On 2/17/07, Dave Neuer <[email protected]> wrote:
I think you are reading Lexmark wrong. First off, Lexmark ruled that
scenes a faire applied to the toner-level calculation, not "make a
toner cartridge that works with a particular Lexmark printer." It was
the toner-calculation algorithm that could't be done any other sane
way, which made the TLP unprotectable via copyright. The opinion says,
"Both prongs of the infringement test, in other words, consider
'copyrightability,' which at its heart turns on the principle that
copyright protection extends to expression, not to ideas."
David S. is reading Lexmark right (IMHO, IANAL). The byte-for-byte
content of the TLP had to be copied in order to interoperate with the
printer, because the printer checksummed it (apparently using SHA-1,
but possibly truncating the result to 8 bits, which is rather comical;
it is not 100% clear to me based on the appellate decision, which also
seems to say that the printer cartridge contains the SHA-1 algorithm,
which is probably just an error). That rendered it a "lock-out code"
within the sense of Sega v. Accolade, and ultimately that's why the
circuit court vacated the district court's decision in Lexmark's
favor.
In order to vacate and remand, the appellate court had to demonstrate
that the district court's grant of preliminary injunction to Lexmark
was wrong _as_a_matter_of_law_. So they had to construe the facts of
the case in a light as favorable to Lexmark as humanly possible. They
concluded that, _even_ if the TLP contained copyrightable expression,
and _even_ if all of the district court's reasoning about the other
prongs of a preliminary injunction test (potential for irreparable
harm, balance of harms, the public interest) were correct, neither the
Copyright Act nor the DMCA could be used to establish the fourth
prong: likelihood of success on the merits.

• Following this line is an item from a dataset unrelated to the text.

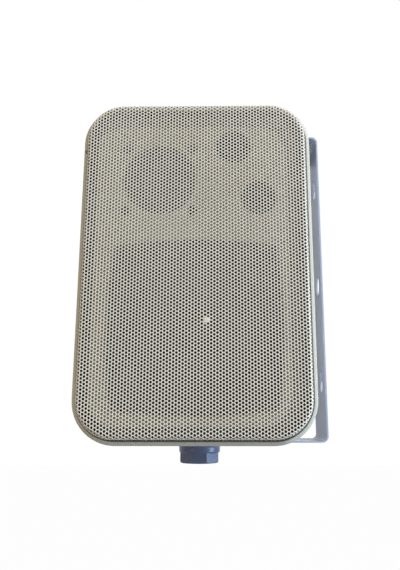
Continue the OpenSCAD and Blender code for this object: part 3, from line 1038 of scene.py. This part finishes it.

Cloners rejoice: the US Supreme Court has, by denying certioriari on
Judge Sutton's opinion, given you carte blanche to copy and distribute
freely any software or firmware whose author has been so stupid as to
cryptographically checksum it as an anti-interoperability measure.
Using copyrighted software as a "lock-out code" to create a cause of
action against reverse engineers has the paradoxical effect of
rendering it uncopyrightable _as_a_matter_of_law_ in the US, unless
and until Congress or a later Supreme Court creates new law to the
contrary. I am not a lawyer, this is not legal advice, on your own
head be it.
You're saying that there's no other way to interface device drivers to
an operating system than the current Linux driver model? That's
strange, since it's a different driver model than Linux had
previously, and it's also different from the BeOS driver interface,
etc. If the Linux driver interface is protectable, it doesn't seem
like scenes a faire applies.
The Linux driver interface is, as a matter of law, not copyrightable
in the U. S. of A., no matter how many EXPORT_SYMBOL_GPLs and dactylic
hexameters you adorn it with. That was already true under Baker v.
Selden, and didn't get any less so as a result of Lotus v. Borland,
and is now inescapable (IMHO) under Lexmark, and it's not likely to
get any less true unless RMS is elected president and appoints Eben
Moglen to the Supreme Court. Sorry, folks; I'm just the messenger.